The primary platform for his dissenting voice was the Swarajya magazine he helped found in 1956 under the editorship of journalist friend Khasa Subba Rao. He envisioned the magazine in his own Socratic, gadfly mould that would be governed by a sense of truth and public welfare. The magazine could close down any time and start again any day without serious loss.
Swarajya’s mission statement laid down by Rajaji has scarcely been bettered when it comes to the Indian media space for its clear-sightedness, lucidity, and nobility of purpose: “There is before the country the great problem of how to secure welfare without surrendering the individual to be swallowed up by the State, how to get the best return for the taxes the people pay and how to preserve spiritual values while working for better material standards of life. This journal will serve all these purposes.”
His weekly rapier thrusts in the pages of Swarajya against Nehru and his policies offered more ammunition to those who suspected personal animosity and unrequited ambition.
In his two stints as the chief minister of Madras, pre-and-post Independence, Rajaji had demonstrated that an instinctive dissenter could also be a an able ruler. He was manoeuvred out of office in 1954 be means Rajaji reckoned underhanded.

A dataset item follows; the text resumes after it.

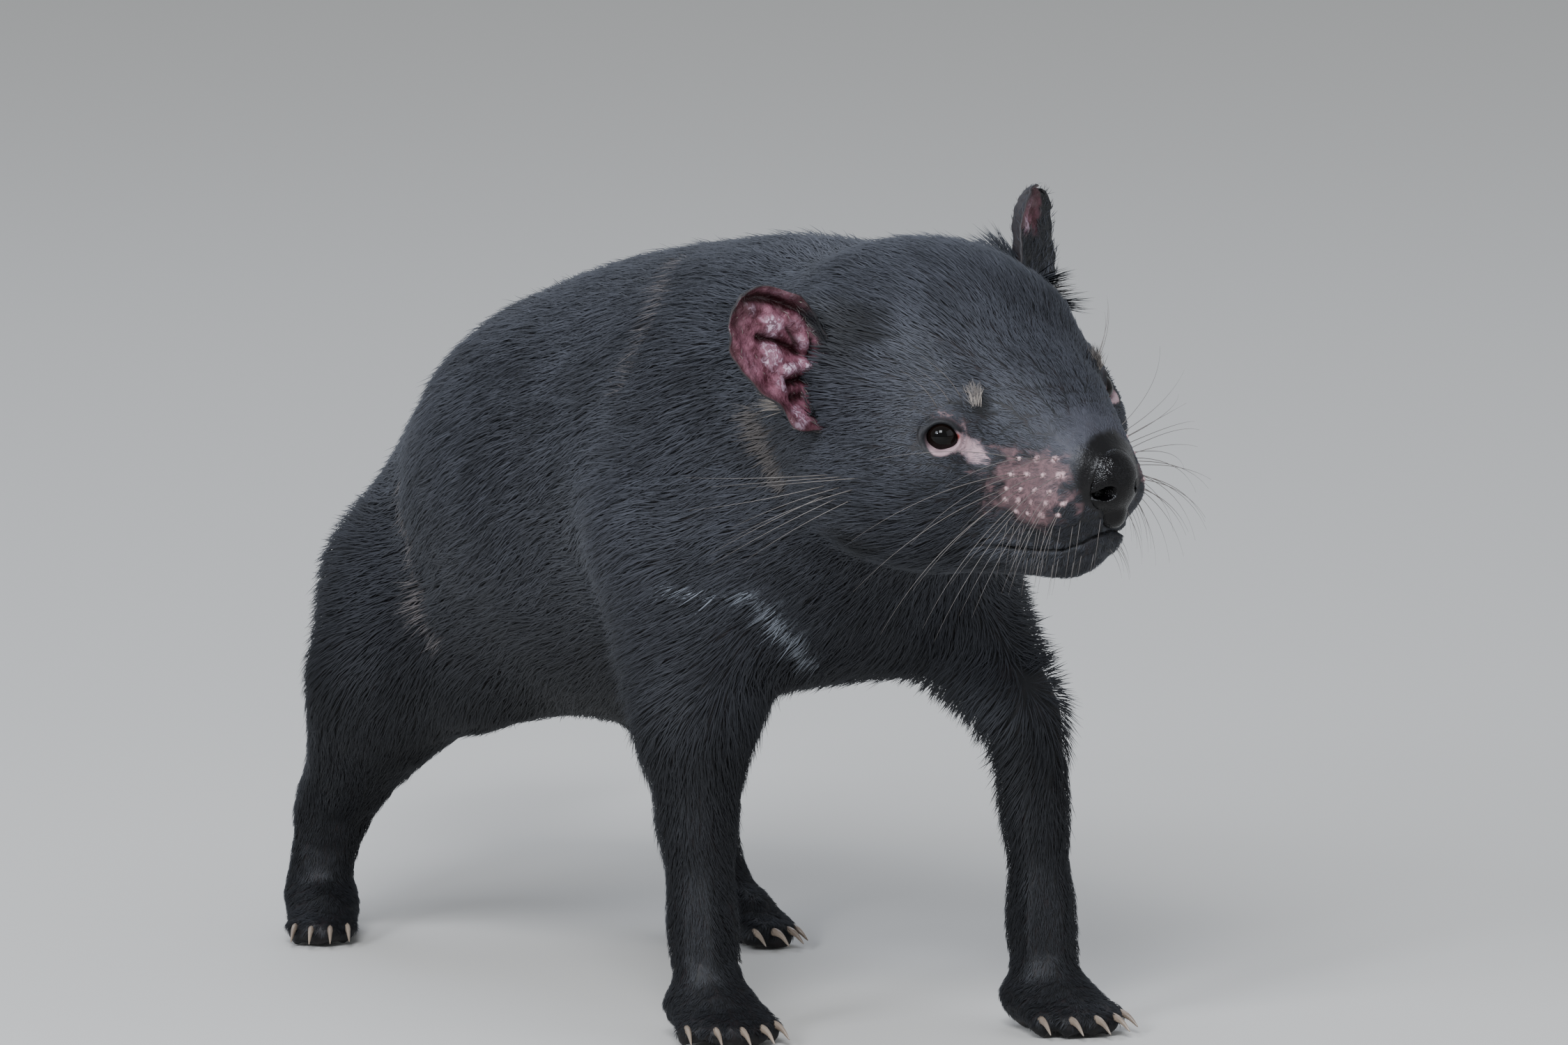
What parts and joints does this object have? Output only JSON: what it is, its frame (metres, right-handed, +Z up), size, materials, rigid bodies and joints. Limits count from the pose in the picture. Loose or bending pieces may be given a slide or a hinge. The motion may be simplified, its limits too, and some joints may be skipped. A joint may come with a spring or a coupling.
{
  "type": "tasmanian devil",
  "caption": "Standing tasmanian devil, a stocky short-legged black marsupial with a large head, rounded pink ears, a thick tail and clawed paws.",
  "frame": {"origin": "on the floor, at the bottom centre of the whole model's box", "axes": "+X along the animal from tail to nose, +Y towards its left side, +Z up"},
  "size_m": [0.6536, 0.2402, 0.3072],
  "materials": {
    "fur": "short coarse black fur with a cool sheen",
    "ear_skin": "thin bare pink skin",
    "paw_skin": "dark bare pads and thinly furred toes",
    "nose_leather": "wet black pebbled skin",
    "eye": "wet, dark brown",
    "claw_horn": "dull dark horn"
  },
  "bodies": {
    "root": {"torso": "fur", "neck": "fur", "tail": "fur", "head": "fur", "jaw": "fur", "ear_right": "ear_skin", "ear_left": "ear_skin", "nose": "nose_leather", "eye_right": "eye", "eye_left": "eye", "fore_right_upper_leg": "fur", "fore_right_lower_leg": "fur", "fore_right_paw": "paw_skin", "fore_left_upper_leg": "fur", "fore_left_lower_leg": "fur", "fore_left_paw": "paw_skin", "hind_right_upper_leg": "fur", "hind_right_lower_leg": "fur", "hind_right_paw": "paw_skin", "hind_left_upper_leg": "fur", "hind_left_lower_leg": "fur", "hind_left_paw": "paw_skin", "fore_right_claw_1": "claw_horn", "fore_right_claw_2": "claw_horn", "fore_right_claw_3": "claw_horn", "fore_right_claw_4": "claw_horn", "fore_right_claw_5": "claw_horn", "fore_left_claw_1": "claw_horn", "fore_left_claw_2": "claw_horn", "fore_left_claw_3": "claw_horn", "fore_left_claw_4": "claw_horn", "fore_left_claw_5": "claw_horn", "hind_right_claw_1": "claw_horn", "hind_right_claw_2": "claw_horn", "hind_right_claw_3": "claw_horn", "hind_right_claw_4": "claw_horn", "hind_left_claw_1": "claw_horn", "hind_left_claw_2": "claw_horn", "hind_left_claw_3": "claw_horn", "hind_left_claw_4": "claw_horn"}
  },
  "joints": []
}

In Chapati Rau’s assessment, when Rajaji left his last public office as the chief minister of Madras, he become one of the greatest dissenters of history, a kind of incorruptible Robespierre. “The Congress seemed impervious long enough to have exhausted even a Job’s patience,” wrote Chapati Rau. “But Rajaji was greater than Job.”

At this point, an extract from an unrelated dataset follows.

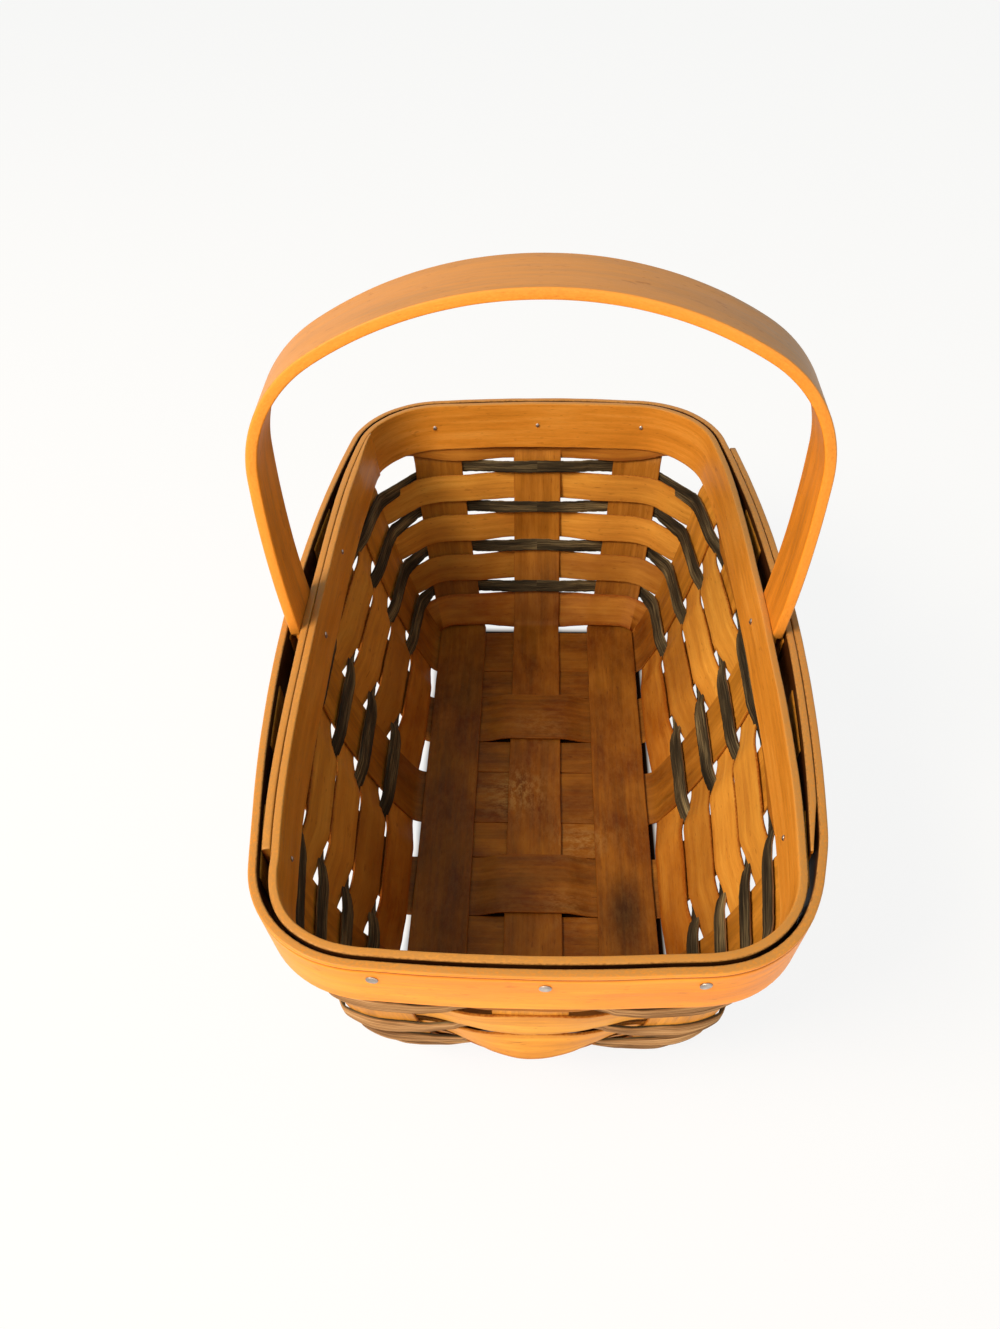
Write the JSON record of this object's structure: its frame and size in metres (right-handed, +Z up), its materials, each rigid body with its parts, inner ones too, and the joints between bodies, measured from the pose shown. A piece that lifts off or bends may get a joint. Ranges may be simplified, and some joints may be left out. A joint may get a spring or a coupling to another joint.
{
  "type": "chore basket",
  "caption": "Small rectangular basket woven from flat wood splints, with slatted walls, banded rim and one fixed arched handle across the middle.",
  "frame": {"origin": "under the middle of the basket, at the floor's underside", "axes": "+Z up, +Y along the basket towards its back, +X to the right seen from the front"},
  "size_m": [0.1581, 0.2575, 0.199],
  "materials": {
    "upright_splint": "aged maple splint, satin, with stains and fine grain",
    "floor_splint": "aged maple splint, darkened and scuffed",
    "natural_weaver": "aged maple weaver, satin, with fine grain",
    "dark_weaver": "dyed splint, dull, ridged along its length",
    "rim_wood": "bent maple strip, honey coloured, satin",
    "handle_wood": "bent maple strip, honey coloured, worn on the crown",
    "tack_steel": "dull grey steel tack"
  },
  "bodies": {
    "root": {"splint_long_left": "upright_splint", "splint_long_centre": "upright_splint", "splint_long_right": "upright_splint", "splint_cross_1": "upright_splint", "splint_cross_2": "upright_splint", "splint_cross_3": "upright_splint", "splint_cross_4": "upright_splint", "splint_cross_5": "upright_splint", "filler_1": "floor_splint", "filler_2": "floor_splint", "filler_3": "floor_splint", "filler_4": "floor_splint", "weaver_tan_1": "natural_weaver", "weaver_tan_2": "natural_weaver", "weaver_tan_3": "natural_weaver", "weaver_tan_4": "natural_weaver", "weaver_top": "natural_weaver", "weaver_dark_1": "dark_weaver", "weaver_dark_2": "dark_weaver", "weaver_dark_3": "dark_weaver", "weaver_dark_4": "dark_weaver", "rim_band_inner": "rim_wood", "rim_band_outer": "rim_wood", "handle": "handle_wood", "tack_front_right": "tack_steel", "tack_front_centre": "tack_steel", "tack_front_left": "tack_steel", "tack_back_left": "tack_steel", "tack_back_centre": "tack_steel", "tack_back_right": "tack_steel", "tack_left_front": "tack_steel", "tack_left_handle": "tack_steel", "tack_left_rear": "tack_steel", "tack_right_handle": "tack_steel", "tack_right_front": "tack_steel"}
  },
  "joints": []
}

A bit of bitterness abetted by the wear-and-tear of the freedom movement did surfaced in Rajaji’s relationship with Nehru. In a 1951 correspondence, recorded by Rajmohan Gandhi, Rajaji’s grandson and biographer, Louis Mountbatten proposed Rajaji should serve as India’s High Commissioner to Britain in order to help Nehru. “You and Edwina are so intensely interested in Jawaharlal Nehru that, may I say, you have no eyes to see or mind to think about others. Rajaji is just a match-stick to light the cigarette… You throw the match-stick in the ash-tray without a thought after it has served its purpose…” responded Rajaji, adding that after serving as Cabinet Minister, Governor without power, governor general when the Constitution was to be wound up, minister without portfolio, home minister and now as the acting High Commissioner, he should perhaps cheerfully accept a senior clerk’s place somewhere and raise that job to its proper and honoured importance. But such displays of disheartenment were extremely rare.

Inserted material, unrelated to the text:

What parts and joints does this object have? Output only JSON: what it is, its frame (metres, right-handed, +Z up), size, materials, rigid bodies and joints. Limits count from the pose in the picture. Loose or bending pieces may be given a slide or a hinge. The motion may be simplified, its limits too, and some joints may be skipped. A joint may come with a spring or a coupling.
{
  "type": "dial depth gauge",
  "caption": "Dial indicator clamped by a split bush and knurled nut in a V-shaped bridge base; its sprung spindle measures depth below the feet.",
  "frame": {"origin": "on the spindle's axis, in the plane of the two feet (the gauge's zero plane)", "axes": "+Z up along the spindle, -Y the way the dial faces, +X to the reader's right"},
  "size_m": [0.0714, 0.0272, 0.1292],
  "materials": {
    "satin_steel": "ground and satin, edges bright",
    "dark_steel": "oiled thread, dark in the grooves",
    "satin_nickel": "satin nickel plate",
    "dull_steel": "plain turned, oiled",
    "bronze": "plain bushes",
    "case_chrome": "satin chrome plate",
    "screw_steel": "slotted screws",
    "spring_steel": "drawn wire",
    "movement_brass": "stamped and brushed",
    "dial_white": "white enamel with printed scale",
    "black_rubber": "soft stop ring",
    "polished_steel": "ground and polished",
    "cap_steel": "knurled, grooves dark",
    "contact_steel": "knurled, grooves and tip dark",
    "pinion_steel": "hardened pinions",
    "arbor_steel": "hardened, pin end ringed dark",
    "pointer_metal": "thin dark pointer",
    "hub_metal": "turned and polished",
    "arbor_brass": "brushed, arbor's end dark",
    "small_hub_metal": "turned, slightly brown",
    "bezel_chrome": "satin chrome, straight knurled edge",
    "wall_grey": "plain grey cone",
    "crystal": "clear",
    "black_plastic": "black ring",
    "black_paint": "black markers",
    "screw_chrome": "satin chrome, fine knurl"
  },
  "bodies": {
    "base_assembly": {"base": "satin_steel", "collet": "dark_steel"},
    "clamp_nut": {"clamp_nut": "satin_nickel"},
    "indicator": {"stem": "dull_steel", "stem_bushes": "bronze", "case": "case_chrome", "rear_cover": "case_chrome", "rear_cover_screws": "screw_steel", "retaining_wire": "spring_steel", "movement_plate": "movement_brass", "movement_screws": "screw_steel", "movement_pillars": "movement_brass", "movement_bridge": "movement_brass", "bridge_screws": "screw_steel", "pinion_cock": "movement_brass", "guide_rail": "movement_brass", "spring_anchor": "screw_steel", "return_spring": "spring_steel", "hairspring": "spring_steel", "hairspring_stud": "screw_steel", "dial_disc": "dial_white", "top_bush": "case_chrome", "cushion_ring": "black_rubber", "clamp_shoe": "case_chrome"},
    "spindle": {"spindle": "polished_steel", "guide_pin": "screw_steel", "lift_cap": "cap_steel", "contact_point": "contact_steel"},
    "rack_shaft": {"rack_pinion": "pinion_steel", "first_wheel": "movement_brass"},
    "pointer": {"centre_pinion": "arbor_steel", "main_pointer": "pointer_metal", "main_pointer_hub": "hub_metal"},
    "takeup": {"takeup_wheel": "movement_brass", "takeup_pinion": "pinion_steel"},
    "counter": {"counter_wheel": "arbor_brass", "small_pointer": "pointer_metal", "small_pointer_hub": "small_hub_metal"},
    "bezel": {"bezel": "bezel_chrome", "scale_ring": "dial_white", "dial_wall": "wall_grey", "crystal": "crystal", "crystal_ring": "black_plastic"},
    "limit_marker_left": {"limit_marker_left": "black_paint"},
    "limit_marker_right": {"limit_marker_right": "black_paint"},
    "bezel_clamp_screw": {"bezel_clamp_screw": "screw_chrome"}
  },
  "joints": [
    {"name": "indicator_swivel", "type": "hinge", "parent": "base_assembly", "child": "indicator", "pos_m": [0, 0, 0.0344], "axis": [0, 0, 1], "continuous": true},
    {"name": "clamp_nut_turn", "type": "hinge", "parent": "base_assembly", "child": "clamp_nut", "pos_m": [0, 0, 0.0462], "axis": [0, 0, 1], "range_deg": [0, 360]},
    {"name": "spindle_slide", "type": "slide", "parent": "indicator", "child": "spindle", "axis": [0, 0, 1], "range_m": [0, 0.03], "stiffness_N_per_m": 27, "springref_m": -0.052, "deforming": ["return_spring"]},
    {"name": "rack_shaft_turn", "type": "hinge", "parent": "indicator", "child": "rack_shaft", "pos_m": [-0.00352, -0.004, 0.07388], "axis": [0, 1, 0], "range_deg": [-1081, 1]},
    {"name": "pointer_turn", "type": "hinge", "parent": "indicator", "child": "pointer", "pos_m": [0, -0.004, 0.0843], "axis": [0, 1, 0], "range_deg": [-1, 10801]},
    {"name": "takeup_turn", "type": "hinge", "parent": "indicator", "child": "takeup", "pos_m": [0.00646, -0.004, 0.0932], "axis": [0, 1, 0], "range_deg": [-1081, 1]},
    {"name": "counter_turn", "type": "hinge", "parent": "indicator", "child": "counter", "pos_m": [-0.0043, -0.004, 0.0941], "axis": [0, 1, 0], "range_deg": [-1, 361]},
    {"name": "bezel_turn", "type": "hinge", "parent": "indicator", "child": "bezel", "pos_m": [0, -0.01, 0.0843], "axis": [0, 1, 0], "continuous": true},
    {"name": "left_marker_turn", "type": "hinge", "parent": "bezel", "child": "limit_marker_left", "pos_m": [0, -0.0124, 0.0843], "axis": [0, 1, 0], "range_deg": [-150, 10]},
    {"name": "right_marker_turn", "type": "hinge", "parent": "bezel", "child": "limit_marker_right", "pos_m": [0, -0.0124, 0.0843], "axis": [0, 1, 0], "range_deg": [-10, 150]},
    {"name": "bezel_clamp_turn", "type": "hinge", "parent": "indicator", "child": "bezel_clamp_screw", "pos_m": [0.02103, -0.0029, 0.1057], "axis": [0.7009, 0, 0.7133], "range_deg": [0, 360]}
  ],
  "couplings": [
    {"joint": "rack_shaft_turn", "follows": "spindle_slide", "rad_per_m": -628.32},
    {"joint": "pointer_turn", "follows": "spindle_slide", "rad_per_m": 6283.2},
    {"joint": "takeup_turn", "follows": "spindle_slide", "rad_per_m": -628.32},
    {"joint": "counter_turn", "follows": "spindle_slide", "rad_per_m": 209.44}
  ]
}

Today’s Twitter and social media brand of anti-Congressism demands that Nehru be blamed for all of India’s ills. It is fashionable to cast him as a vain, Macaulayic villain who relentlessly chipped away at India’s civilisational self-esteem. Rajaji who engaged him the longest and most effectively in the battle of ideas would have strongly disapproved.
The British socialist Monica Felton has written not the the most exhaustive but certainly the warmest biography of Rajaji.
Even in 1955, Rajaji concurred with popular opinion that Nehru was the only possible leader of newly independent India, and that there would be chaos without him around. Felton quizzed Rajaji whether it was not a fact that Nehru saw himself not really as he was but as the image that other people had made of him. “No. To do that is the typical vanity of the famous. Jawaharlal is too honest with himself to commit this commonplace error,” Rajaji explained. “At the same time, anyone who has the task of leading a nation has to make other people feel that he is a great and outstanding man, someone they can naturally look up to…”
The formation of Swatantra Party, with Rajaji as the godhead, and its early electoral success forced Nehru to personally spearhead a campaign of calumny. The question of corporate donations (most of which went to Congress) and Nehru’s disparagement of Swatantra as a party of the rich, grated Rajaji immensely. Rajaji and Nehru’s epistolary exchanges; the war of ideas they waged in the manner of Parashurama and Bhishma on economics, China, Pakistan or Kashmir policy cannot ever be matched for intellectual robustness. Civility was never a casualty. Despite their pitched battles, Rajaji upon Nehru’s death in 1964 wrote what must rank as the most generous obituary message from a political adversary.
“Eleven years younger than me, 11 times more important for the nation and eleven hundred times more beloved to the nation, Sri Nehru has suddenly departed from our midst and I emailn alive to hear the sad news – and bear the shock…I am unable to gather my wits. I have been fighting Sri Nehru all these ten years for what I consider faults in public policies. But I knew all along that he alone could get them corrected… A beloved friend is gone, the most civilised person among us all. God save our people.”
The healing touch of friendship
Rajaji dissent was always carried a covering letter of friendship. He saw friendship as a political virtue. He advocated treating the Muslim League’s demand for a separate homeland in the spirit of friendship. Writing in Swarajya in 1960, he encouraged Indians to move beyond the misanthropy of anti-Pakistanis and fight the battle for friendship with courage. His pro-Pakistan stance won him no friends except support from saintly figures such as Vinoba Bhave.
Days before his death, in December 1972, holding the palm and stroking the head in blessing of M Karunanidhi, the then Tamil Nadu CM who was a fierce ideological adversary, and later an electoral ally, Rajaji is quoted by biographer Rajmohan Gandhi as saying, “I will never withdraw my friendship.”
Like all late-19th- and early-20th century Indian seers such as Sri Aurobindo and Ramana, Rajaji made a strong case for an “inner revolution” instead of wanting to reform the world. The easy-prosed Acharya that he was, Rajaji called for forging a national character based not on that or this “ism” but “goodness and hard work”.
Rajaji must remain relevant for those simple words alone.